#MeToo in India: Prashant Jha to have no managerial role at HT; Sukumar Ranganathan says daily 'will assess all claims stringently'
Prashant Jha’s conduct was called to question after lawyer Avantika Mehta, who met Jha through work, accused him of sending her inappropriate messages on Whatsapp.
Journalist Prashant Jha, named in a case of sexual misconduct, has stepped down as the chief of bureau and political editor of Hindustan Times with immediate effect.
Jha’s conduct was called to question in this report by Firstpost after lawyer Avantika Mehta, who met Jha through work, accused him of sending her inappropriate messages on Whatsapp despite her making it clear that she was uncomfortable with his advances.
According to sources, Hindustan Times editor Sukumar Ranganathan will take over charge of the bureau in the meantime. In a tweet on Tuesday, Ranganathan said they will "assess all claims stringently and fairly if the accusers come forward – and not merely from the statutory perspective, but from that of creating a safe and productive newsroom for everyone".

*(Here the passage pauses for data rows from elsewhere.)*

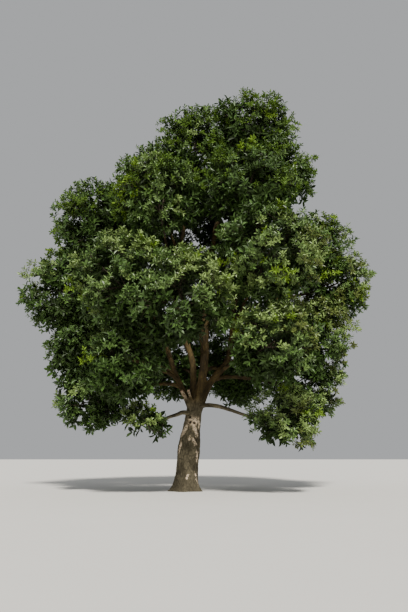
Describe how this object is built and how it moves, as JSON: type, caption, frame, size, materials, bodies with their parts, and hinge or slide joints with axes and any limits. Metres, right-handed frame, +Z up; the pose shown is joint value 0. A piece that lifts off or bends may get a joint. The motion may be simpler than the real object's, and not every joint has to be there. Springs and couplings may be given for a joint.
{
  "type": "hybrid oak tree",
  "caption": "Mature broadleaved oak in full summer leaf, with a stout leaning trunk, a flared foot, rising limbs and a broad rounded crown.",
  "frame": {"origin": "in the flat cut under the trunk, at ground level, on the trunk's line", "axes": "+Z up, +Y into the picture from the side that the picture shows, +X to the right in it"},
  "size_m": [17.6403, 14.3852, 20.4043],
  "materials": {
    "bark": "rough grey-brown bark in long upright ridges",
    "foliage": "half-matt mid green leaves, paler underneath"
  },
  "bodies": {
    "root": {"trunk": "bark", "limb_centre": "bark", "limb_centre_left": "bark", "limb_left": "bark", "limb_right": "bark", "bough_shoulder_high": "bark", "bough_side_left": "bark", "bough_side_left_low": "bark", "bough_left_bottom": "bark", "bough_low_left": "bark", "bough_front_left_low": "bark", "bough_front_left": "bark", "bough_front_centre": "bark", "bough_front_right": "bark", "bough_front_right_low": "bark", "bough_front_high_left": "bark", "bough_front_high": "bark", "bough_right_high": "bark", "bough_side_right": "bark", "bough_side_right_mid": "bark", "bough_side_right_low": "bark", "bough_right_bottom": "bark", "bough_back_top": "bark", "bough_back_right_high": "bark", "bough_back_left_high": "bark", "bough_back_centre": "bark", "bough_back_right": "bark", "bough_back_left": "bark", "bough_back_low_left": "bark", "bough_back_low_right": "bark", "foliage_crown_top": "foliage", "foliage_crown_top_left": "foliage", "foliage_crown_top_right": "foliage", "foliage_shoulder_left": "foliage", "foliage_shoulder_high": "foliage", "foliage_side_left": "foliage", "foliage_side_left_low": "foliage", "foliage_left_bottom": "foliage", "foliage_low_left": "foliage", "foliage_front_left_low": "foliage", "foliage_front_left": "foliage", "foliage_front_centre": "foliage", "foliage_front_right": "foliage", "foliage_front_right_low": "foliage", "foliage_front_high_left": "foliage", "foliage_front_high": "foliage", "foliage_right_high": "foliage", "foliage_side_right": "foliage", "foliage_side_right_mid": "foliage", "foliage_side_right_low": "foliage", "foliage_right_bottom": "foliage", "foliage_back_top": "foliage", "foliage_back_right_high": "foliage", "foliage_back_left_high": "foliage", "foliage_back_centre": "foliage", "foliage_back_right": "foliage", "foliage_back_left": "foliage", "foliage_back_low_left": "foliage", "foliage_back_low_right": "foliage"}
  },
  "joints": []
}
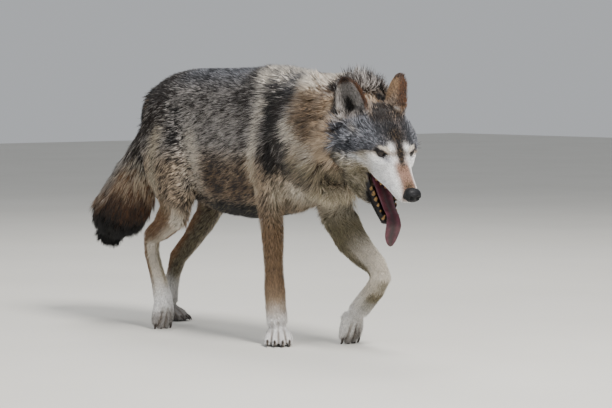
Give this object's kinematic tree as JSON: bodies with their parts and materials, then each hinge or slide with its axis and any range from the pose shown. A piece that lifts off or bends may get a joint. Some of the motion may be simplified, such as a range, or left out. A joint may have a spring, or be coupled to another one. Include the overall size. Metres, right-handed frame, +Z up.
{
  "type": "grey wolf",
  "caption": "Life-size grey wolf at a walk, head low and mouth open with the tongue out, two feet full on the floor and two on their toe tips.",
  "frame": {"origin": "on the floor, under the middle of the animal's bounding box", "axes": "+X the way the body heads, +Y the animal's left side, +Z up"},
  "size_m": [1.3156, 0.2744, 0.6906],
  "materials": {
    "fur_back": "dark grey-brown agouti fur",
    "fur_mane": "warm grey-brown fur of the neck",
    "fur_face": "short grey and white fur of the face",
    "fur_pale": "pale cream fur of legs and jaw",
    "fur_tan": "rusty tan fur of ears and outer legs",
    "fur_brush": "dark tipped fur of the tail",
    "nose_leather": "moist black",
    "tongue_flesh": "wet, dark pink",
    "eye": "clear gloss, amber-brown iris",
    "claw_horn": "dark horn",
    "tooth": "ivory to ochre enamel",
    "mouth_skin": "wet dark lining and black lips"
  },
  "bodies": {
    "root": {"head": "fur_face", "lower_jaw": "fur_pale", "ear_right": "fur_tan", "ear_left": "fur_tan", "eye_right": "eye", "eye_left": "eye", "nose": "nose_leather", "tongue": "tongue_flesh", "neck": "fur_mane", "chest": "fur_back", "belly": "fur_back", "hips": "fur_back", "tail": "fur_brush", "foreleg_right": "fur_tan", "forepaw_right": "fur_pale", "foreleg_left": "fur_pale", "forepaw_left": "fur_pale", "hind_leg_right": "fur_tan", "hind_paw_right": "fur_pale", "hind_leg_left": "fur_pale", "hind_paw_left": "fur_pale"}
  },
  "joints": []
}
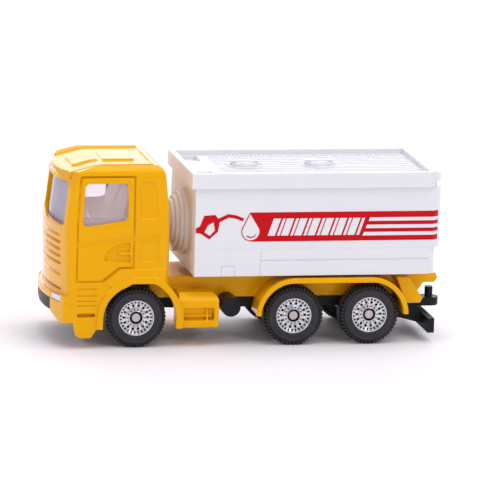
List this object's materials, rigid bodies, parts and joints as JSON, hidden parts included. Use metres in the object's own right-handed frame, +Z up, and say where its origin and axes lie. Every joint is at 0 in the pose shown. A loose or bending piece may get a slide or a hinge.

In his mail to Ranganathan, which was confirmed by sources to have been sent by Jha, the editor said:
I would like to begin by thanking you for the incredible support you have offered me during the past year — from giving me opportunities to travel and write, appointing me as political editor and bureau chief, and being a pillar of support as I managed a team and began anchoring the news coverage.
It has been a privilege to serve in this role at one of India’s greatest newspapers. There have been specific allegations against me — and my personal conduct — recently, which have raised moral questions about my conduct. In this backdrop, I believe it would be best for me to step down from the position of the National Political Editor/Chief of Bureau of the Hindustan Times. I would not like the organisation to suffer, in the least, because of any allegations I face.
I would like to thank the Chairperson and you once again for the enormous faith you have shown in me.
With deep gratitude, Prashant.”
Mehta said she was “happy that Hindustan Times is following the law as under Prevention of Sexual Harassment Act.”
“So far, no one from the administration at Hindustan Times has been in touch with me,” she said. However, when Firstpost got in touch with Hindustan Times' legal counsel Dinesh Mittal, he said “process of investigation has been set in motion. POSH committee will get in touch with Avantika soon if not done already. Prashant will have no managerial role till investigation is complete.”
According to the screenshots Mehta shared, Jha said he wanted to “hit on” her, following which she asked him to stop. She suggested a “lunch as friends” after having rejected Jha’s advances. Jha said he would back off. But Mehta said he persisted despite her telling him she was uncomfortable. This happened shortly after she had quit Hindustan Times as its senior corespondent in late 2016.
A day after Firstpost reported about the incident, Mehta decided to post screenshots of that particular conversation with Jha on Twitter. This incident, among several others not related to Jha, are being seen as India’s definitive #MeToo moment as women are taking to public platforms to name and shame their abusers. Several celebrities, editors, stand-up comics and other public figures have been outed in the process. Jha stepped down on a day that Tanmay Bhat, the founding member of comedy collective All India Bakchod also resigned from his position as the CEO, while co-founder Gursimran Khamba went on a temporary leave of absence.